Une soudaine période de croissance
m’a permis de faire des progrès notables.
Lucien Reuge (2005)
Voir aussi Mes souvenirs en musique de 1924 à 1931
[1] - (NDA) :
« Demi-village », la frontière entre les deux « moitiés »
d’Aubière n’était pas territoriale mais bel et bien dans les têtes et peut-être
même dans les cœurs. La séparation de l’Eglise et de l’Etat ne datait que de
quinze ans. Les enfants n’étaient réunis, garçons et filles, qu’à l’âge du
catéchisme, dans l’église ou la sacristie. La première communion était un rite
de passage respecté par les parents non croyants… et puis, c’était aussi une
occasion pour faire la fête, se revoir en famille autour d’une table bien
garnie. Pour les communiants et communiantes des deux bords, prochain
rendez-vous ?... pour la conscription ! Mais c’est une autre
histoire. Sachez toutefois qu’il n’était pas exclu que quelques individualités
bien affirmées des deux bords aient pu nouer des liens avant cette date
fatidique car le Malin est partout. Cupidon aussi, derrière les rideaux de
chèvrefeuille des grandes caves… Et là, par exception, nous avions le SON.
[2] - (NDA) : Le
violet, couleur du savoir et de la sagesse. Elle s’obtient en mélangeant deux
couleurs primaires, un bleu et un rouge.
[3] - (NDA) : Tous
officiers d’marine, enseignes de vaisseau de première classe, à un galon, à
l’exception du sous-chef et du chef de musique mieux pourvus en « ficelles ».
Uniformes prestigieux pour la moitié supérieure du corps : vareuse et
casquette de l’époque de Pierre Loti. En ce qui concerne la moitié inférieure,
à charge de l’intéressé, c’était ad libitum (en musique AD LIB : au gré de
l’exécutant), mais aussi en fonction de la météorologie : par temps de
froidure une teinte sombre, et pantalon blanc en période estivale.
[4] - (NDA) : La
« Clarine » : alors là, c’est pour moi un vrai casse-tête !
Figurez-vous que je me suis trouvé en panne de RIME, à cause de la marine.
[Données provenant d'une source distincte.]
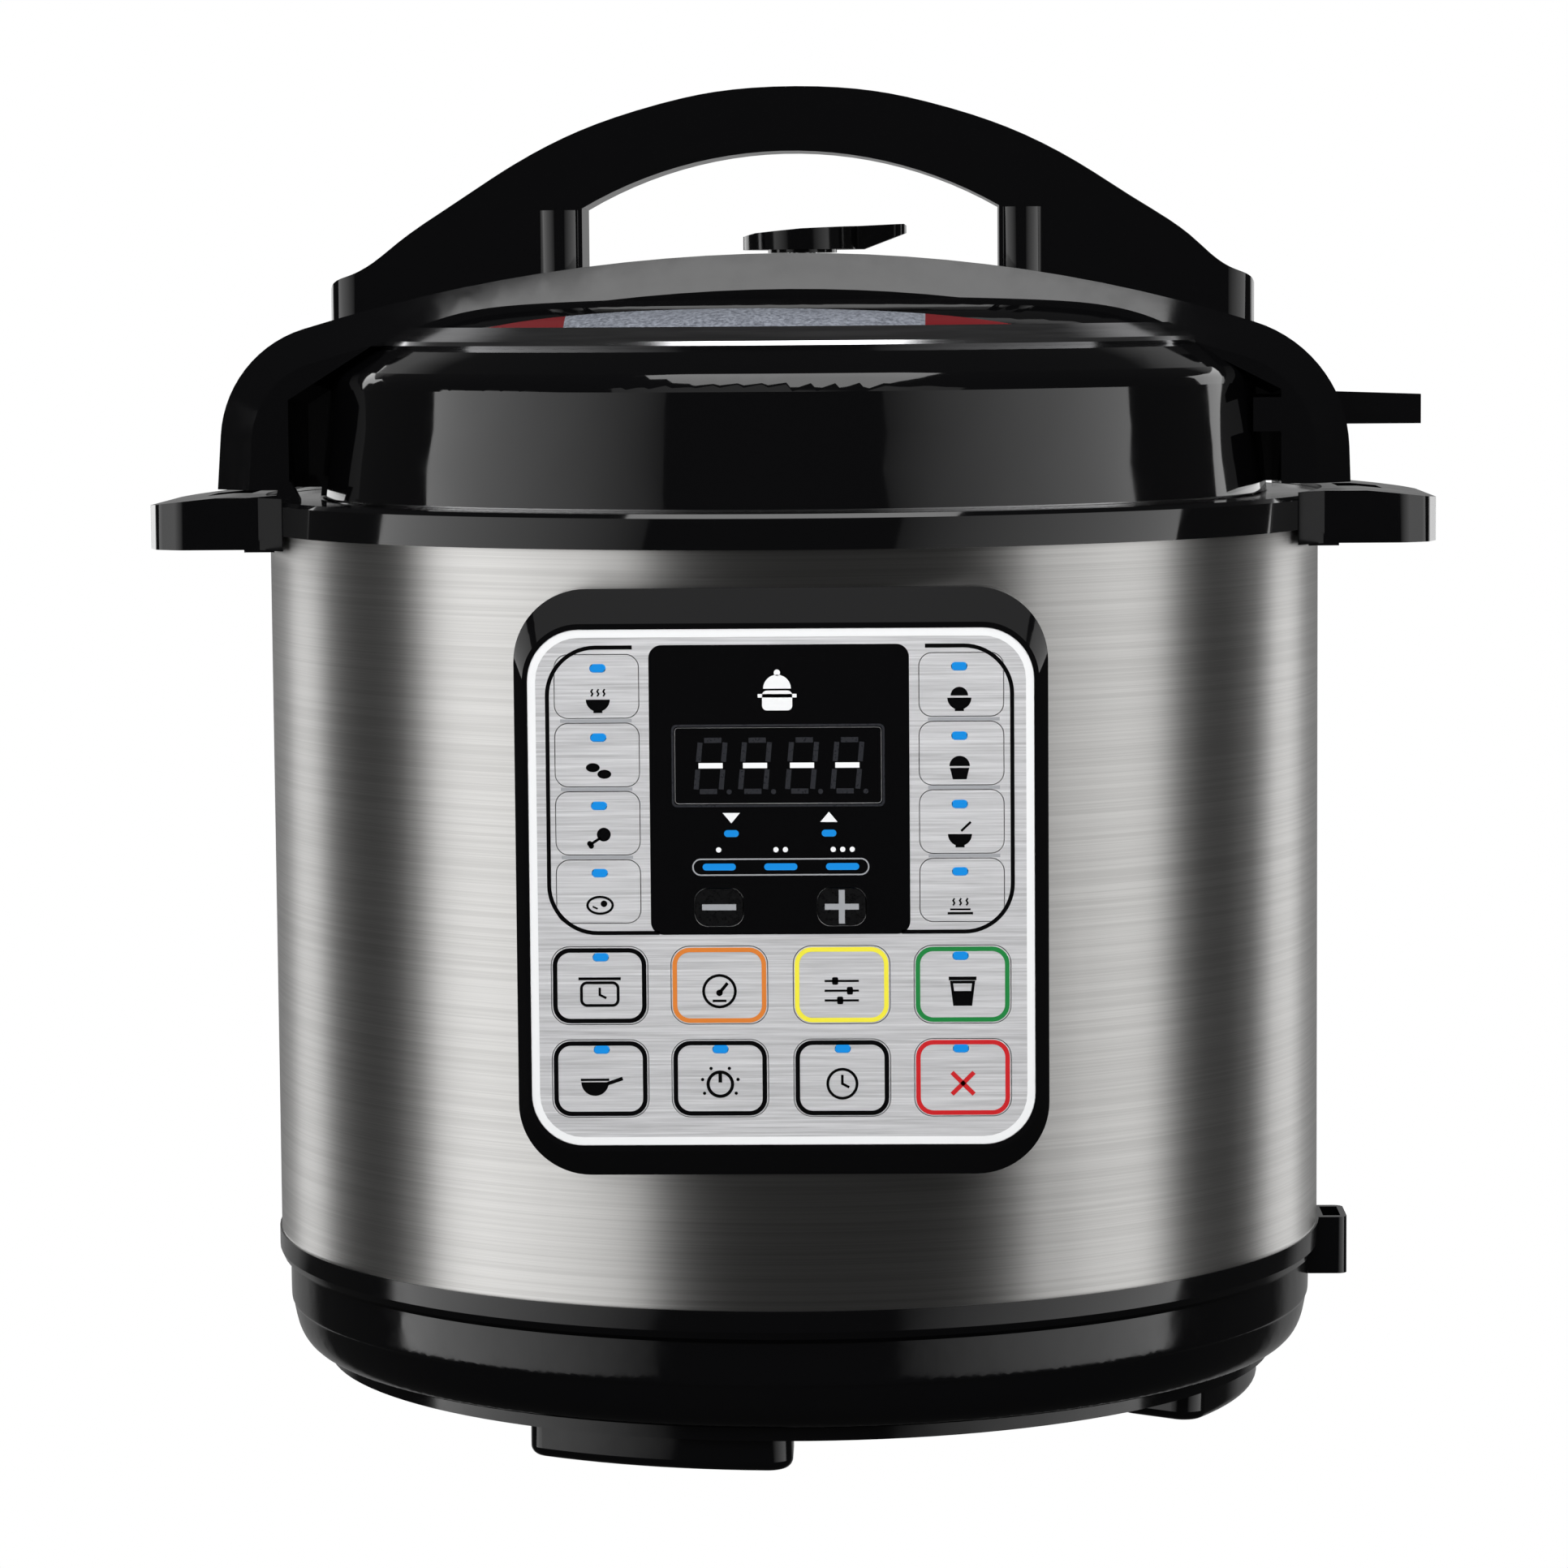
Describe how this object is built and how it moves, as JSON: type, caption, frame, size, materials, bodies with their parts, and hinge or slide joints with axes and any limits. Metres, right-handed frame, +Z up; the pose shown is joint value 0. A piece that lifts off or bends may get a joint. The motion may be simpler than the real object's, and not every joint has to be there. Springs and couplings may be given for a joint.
{
  "type": "electric pressure cooker",
  "caption": "Free-standing electric pressure cooker: brushed round body, key panel with display, domed turning lid with arched carry handle, side grips.",
  "frame": {"origin": "on the floor under the centre of the object's box; the cooker's own upright axis stands 10.4 mm in front of it", "axes": "+Z up, control panel towards -Y, carry handle along X"},
  "size_m": [0.3236, 0.2952, 0.332],
  "materials": {
    "sleeve_steel": "horizontally brushed stainless sheet",
    "gloss_black": "polished black ABS",
    "satin_black": "satin black heat-resistant plastic",
    "trim_steel": "polished stainless trim",
    "pot_steel": "drawn stainless steel",
    "cast_aluminium": "machined cast aluminium",
    "spring_steel": "plain spring wire",
    "overlay_print": "printed sheet with a brushed silver ground",
    "key_silver": "printed key face with a brushed silver ground",
    "key_black": "printed key face on black",
    "smoke_window": "smoked acrylic window",
    "lamp_blue": "lit blue light pipe",
    "board_green": "solder-masked circuit board",
    "silicone": "translucent silicone",
    "clear_cup": "clear polycarbonate",
    "label_print": "printed foil sticker",
    "screw_steel": "zinc-plated screws",
    "pin_brass": "brass contact blades"
  },
  "bodies": {
    "base": {"outer_sleeve": "sleeve_steel", "upper_collar": "gloss_black", "side_handle_left": "gloss_black", "side_handle_right": "gloss_black", "handle_covers": "gloss_black", "base_ring": "gloss_black", "base_shell": "satin_black", "feet": "satin_black", "outer_pot": "pot_steel", "heating_plate": "cast_aluminium", "sensor_spring": "spring_steel", "pressure_switch": "satin_black", "control_bezel": "gloss_black", "panel_overlay": "overlay_print", "display_window": "smoke_window", "display_module": "satin_black", "control_board": "board_green", "key_switches": "satin_black", "light_pipes": "lamp_blue", "power_board": "board_green", "power_inlet": "satin_black", "inlet_pins": "pin_brass", "base_screws": "screw_steel", "ladle_holder": "satin_black"},
    "seal": {"sealing_ring": "silicone", "ring_rack": "pot_steel"},
    "lid": {"lid_plate": "pot_steel", "lid_cover": "gloss_black", "lid_bridge": "gloss_black", "lid_trim": "trim_steel", "lid_label": "label_print", "carry_handle": "gloss_black", "lid_screws": "screw_steel", "exhaust_pipe": "pot_steel", "anti_block_shield": "pot_steel"},
    "steam_knob": {"steam_knob": "gloss_black"},
    "float_valve": {"float_valve": "cast_aluminium"},
    "lock_slider": {"lock_slider": "satin_black"},
    "inner_pot": {"inner_pot": "pot_steel"},
    "temperature_sensor": {"temperature_sensor": "cast_aluminium"},
    "condensation_cup": {"condensation_cup": "clear_cup"},
    "key_soup": {"key_soup": "key_silver"},
    "key_bean": {"key_bean": "key_silver"},
    "key_fried": {"key_fried": "key_silver"},
    "key_meat": {"key_meat": "key_silver"},
    "key_rice": {"key_rice": "key_silver"},
    "key_cake": {"key_cake": "key_silver"},
    "key_porridge": {"key_porridge": "key_silver"},
    "key_steam": {"key_steam": "key_silver"},
    "key_slow_cook": {"key_slow_cook": "key_silver"},
    "key_pressure": {"key_pressure": "key_silver"},
    "key_adjust": {"key_adjust": "key_silver"},
    "key_yogurt": {"key_yogurt": "key_silver"},
    "key_saute": {"key_saute": "key_silver"},
    "key_manual": {"key_manual": "key_silver"},
    "key_timer": {"key_timer": "key_silver"},
    "key_cancel": {"key_cancel": "key_silver"},
    "key_minus": {"key_minus": "key_black"},
    "key_plus": {"key_plus": "key_black"}
  },
  "joints": [
    {"name": "lid_lift", "type": "slide", "parent": "base", "child": "seal", "axis": [0, 0, 1], "range_m": [0, 0.36]},
    {"name": "lid_turn", "type": "hinge", "parent": "seal", "child": "lid", "pos_m": [0, -0.0104, 0.25], "axis": [0, 0, 1], "range_deg": [-30, 0]},
    {"name": "pot_lift", "type": "slide", "parent": "base", "child": "inner_pot", "axis": [0, 0, 1], "range_m": [0, 0.19]},
    {"name": "steam_knob_turn", "type": "hinge", "parent": "lid", "child": "steam_knob", "pos_m": [0.002, 0.0206, 0.29], "axis": [0, 0, 1], "range_deg": [0, 45]},
    {"name": "float_rise", "type": "slide", "parent": "lid", "child": "float_valve", "axis": [0, 0, 1], "range_m": [0, 0.005]},
    {"name": "lock_slide", "type": "slide", "parent": "lid", "child": "lock_slider", "axis": [1, 0, 0], "range_m": [-0.003, 0], "stiffness_N_per_m": 150},
    {"name": "sensor_press", "type": "slide", "parent": "base", "child": "temperature_sensor", "axis": [0, 0, 1], "range_m": [-0.003, 0], "stiffness_N_per_m": 800, "springref_m": 0.004, "deforming": ["sensor_spring"]},
    {"name": "cup_pull", "type": "slide", "parent": "base", "child": "condensation_cup", "axis": [0, 1, 0], "range_m": [0, 0.06]},
    {"name": "key_soup_press", "type": "slide", "parent": "base", "child": "key_soup", "axis": [0, 1, 0], "range_m": [0, 0.0004], "stiffness_N_per_m": 2500},
    {"name": "key_bean_press", "type": "slide", "parent": "base", "child": "key_bean", "axis": [0, 1, 0], "range_m": [0, 0.0004], "stiffness_N_per_m": 2500},
    {"name": "key_fried_press", "type": "slide", "parent": "base", "child": "key_fried", "axis": [0, 1, 0], "range_m": [0, 0.0004], "stiffness_N_per_m": 2500},
    {"name": "key_meat_press", "type": "slide", "parent": "base", "child": "key_meat", "axis": [0, 1, 0], "range_m": [0, 0.0004], "stiffness_N_per_m": 2500},
    {"name": "key_rice_press", "type": "slide", "parent": "base", "child": "key_rice", "axis": [0, 1, 0], "range_m": [0, 0.0004], "stiffness_N_per_m": 2500},
    {"name": "key_cake_press", "type": "slide", "parent": "base", "child": "key_cake", "axis": [0, 1, 0], "range_m": [0, 0.0004], "stiffness_N_per_m": 2500},
    {"name": "key_porridge_press", "type": "slide", "parent": "base", "child": "key_porridge", "axis": [0, 1, 0], "range_m": [0, 0.0004], "stiffness_N_per_m": 2500},
    {"name": "key_steam_press", "type": "slide", "parent": "base", "child": "key_steam", "axis": [0, 1, 0], "range_m": [0, 0.0004], "stiffness_N_per_m": 2500},
    {"name": "key_slow_cook_press", "type": "slide", "parent": "base", "child": "key_slow_cook", "axis": [0, 1, 0], "range_m": [0, 0.0004], "stiffness_N_per_m": 2500},
    {"name": "key_pressure_press", "type": "slide", "parent": "base", "child": "key_pressure", "axis": [0, 1, 0], "range_m": [0, 0.0004], "stiffness_N_per_m": 2500},
    {"name": "key_adjust_press", "type": "slide", "parent": "base", "child": "key_adjust", "axis": [0, 1, 0], "range_m": [0, 0.0004], "stiffness_N_per_m": 2500},
    {"name": "key_yogurt_press", "type": "slide", "parent": "base", "child": "key_yogurt", "axis": [0, 1, 0], "range_m": [0, 0.0004], "stiffness_N_per_m": 2500},
    {"name": "key_saute_press", "type": "slide", "parent": "base", "child": "key_saute", "axis": [0, 1, 0], "range_m": [0, 0.0004], "stiffness_N_per_m": 2500},
    {"name": "key_manual_press", "type": "slide", "parent": "base", "child": "key_manual", "axis": [0, 1, 0], "range_m": [0, 0.0004], "stiffness_N_per_m": 2500},
    {"name": "key_timer_press", "type": "slide", "parent": "base", "child": "key_timer", "axis": [0, 1, 0], "range_m": [0, 0.0004], "stiffness_N_per_m": 2500},
    {"name": "key_cancel_press", "type": "slide", "parent": "base", "child": "key_cancel", "axis": [0, 1, 0], "range_m": [0, 0.0004], "stiffness_N_per_m": 2500},
    {"name": "key_minus_press", "type": "slide", "parent": "base", "child": "key_minus", "axis": [0, 1, 0], "range_m": [0, 0.0004], "stiffness_N_per_m": 2500},
    {"name": "key_plus_press", "type": "slide", "parent": "base", "child": "key_plus", "axis": [0, 1, 0], "range_m": [0, 0.0004], "stiffness_N_per_m": 2500}
  ],
  "couplings": [
    {"joint": "pot_lift", "follows": "lid_lift", "ratio": 0.5}
  ]
}
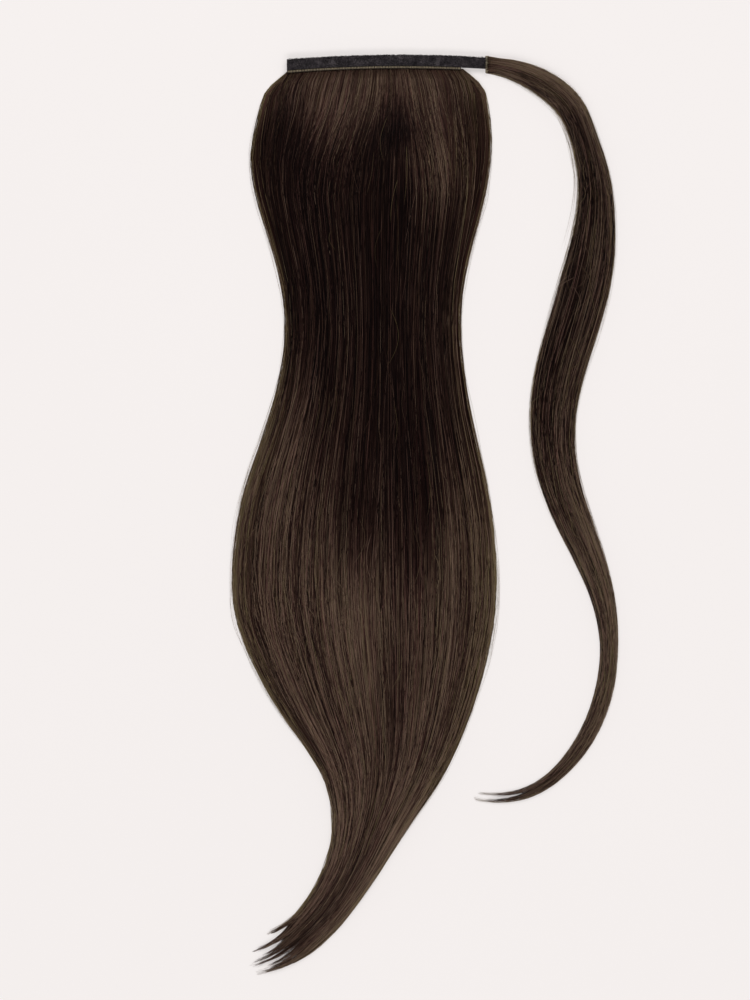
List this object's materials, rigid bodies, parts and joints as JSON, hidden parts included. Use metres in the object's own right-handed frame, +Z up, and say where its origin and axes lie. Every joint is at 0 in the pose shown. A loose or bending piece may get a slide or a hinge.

Je
vais, pour justifier ma solution inadéquate, plaider ma cause avec la meilleure
mauvaise foi possible. Veuillez m’en excuser : Ne vous méprenez point sur
mes connaissances musicales. Je sais fort bien qu’aucun des « Enfants d’
Aubière » et qu’aucun des fils de « La Gauloise » ne jouait de
la clarine. Il n’en reste pas moins : 1° que c’est un instrument de
musique ; 2° qu’il est essentiellement utilisé dans les défilés (aux
changements de saisons) ; j’ajoute qu’il partage, avec la harpe, la particularité
d’être le plus souvent un instrument musical réservé au sexe féminin. Enfin,
« last but not least », il descend, étymologiquement, du même ancêtre
que la clarinette, le mot CLAIR. Vous en trouverez l’explication dans un
encadré à la page 448 du Petit Robert, dictionnaire de la langue française.
Pour apporter plus de clarté à votre lanterne, je précise que la musicienne qui
joue de la clarine a commencé à sourire avec Benjamin Rabier. Pour finir sur ce
point, sachez que :
Du plus talentueux prestidigitateur
Je n’ai pas le génie. Les cartes à
jouer surgissent,
Du vide, sous ses doigts. Il faudrait
que je puisse
Cueillir de même les rimes, mais,
pauvre rimailleur,
Vraiment je ne sais pas !
Car dégoter la rime
Tous les jours de déprime
C’est travail de forçat
Et donc, pour la
« clarine »,
Vous tous ! Excusez-moi.
[5] - (NDA) :
« Sammy [sami] n.m. – 1917 ; prénom, dim. de SAM, l’oncle SAM étant
la personnification du citoyen américain. Surnom amical donné aux soldats
américains lors de leur arrivée en France, en 1917. Les sammies et les
tommies. » (encore le ROBERT).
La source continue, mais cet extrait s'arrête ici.